About 5 hrs north by north west of Brisbane is the rural town of Gayndah. Renowned for its citrus, Gayndah is on the Burnett River and the Burnett Highway passes through the town. Apart from the citrus, the land is used for cropping and grazing. The Gayndah Orange Festival is held every two years to celebrate the citrus industry.
Exploration of the Gayndah area began in 1847 by explorer Thomas Archer and Surveyor James Charles Burnett. The first European settlers arrived in 1848, and the town was established in the following year. A post office was established at Gayndah in 1850. This suggests that Gayndah may be the oldest officially Gazetted town in Queensland though, a convict colony of 47 people existed on the Brisbane River, CBD site in 1825.

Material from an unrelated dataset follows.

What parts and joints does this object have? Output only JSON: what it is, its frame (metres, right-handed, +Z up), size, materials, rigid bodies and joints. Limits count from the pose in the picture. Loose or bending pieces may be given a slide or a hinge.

We left Brisbane at 2.00pm for an overnight stay with David and Veronica at David’s family home. Arriving at 6.30pm we were made warmly welcome by June, David’s Mum who sat us down to savoury mince on toast. A few wines and a good chat then off to bed as we have an early start tomorrow.
Kerry had an early morning appointment, so David and Veronica gave me had the grand tour of the town. Starting with the Big Orange and “Gay Dan” the mascot of Gayndah, we then moved onto the Duchess. Duchess Mountain is immediately to the south-west of the town and at 190 metres (620 ft) provides excellent views over the town (100 metres (330 ft) above sea level).
We then visited David’s old primary school St Joseph’s, and the former St Joseph’s convent next door now the Arts and Cultural Centre.
Then we picked up Kerry and off to Mt Debatable, a tabletop hill on the south western side of the town. The views of the countryside were remarkable. Leaving the top of the hill we circumnavigated the town to enter Gayndah from the north and then cross the Burnett River on our way home.
This is only a small snap shot of Gayndah as we had to leave to return home promising to return again.